Even without explicit scarcity, the idea of a trend creates urgency. People want to buy before the trend disappears or before others move on.

9. The satisfaction effect makes products more appealing

Many TikTok product videos are designed to be satisfying. They show clean lines, smooth motion, perfect transformations, and before after results. This taps into the psychology of sensory satisfaction.

Satisfying visuals can create a calming effect and a sense of control. Products that promise order, cleanliness, or improvement become more desirable because they connect to emotional comfort.

This is why cleaning products, organization tools, and beauty routines perform extremely well. They are not just products. They represent a feeling.

10. Low price items lower resistance

TikTok shopping often works best for affordable products. When the price is low, the brain sees less risk. The viewer thinks, it is cheap enough to try.

Low price reduces the need for deep evaluation. It makes the purchase feel like an experiment rather than a commitment. This is one reason why impulse purchases are common on TikTok.

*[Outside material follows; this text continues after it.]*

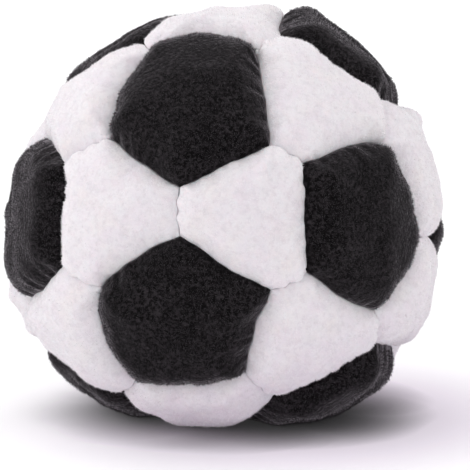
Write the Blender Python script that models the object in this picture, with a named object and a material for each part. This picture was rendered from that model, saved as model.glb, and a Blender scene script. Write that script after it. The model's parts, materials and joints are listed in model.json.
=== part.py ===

Once a user has one positive experience buying through TikTok, future purchases become easier. The brain starts trusting the process.

Conclusion

TikTok shopping is not just a marketing trend. It is a psychological system built around attention, emotion, trust, and social influence. Short videos work because they reduce thinking time, create instant desire, and make buying feel effortless and socially validated.

People buy from TikTok videos because the platform makes products feel real, popular, urgent, and emotionally rewarding. Understanding these psychological triggers helps brands create better content and helps consumers make more mindful decisions.

In 2026 and beyond, the brands that succeed will not just sell products. They will understand human behavior and create content that aligns with how people naturally think, feel, and decide.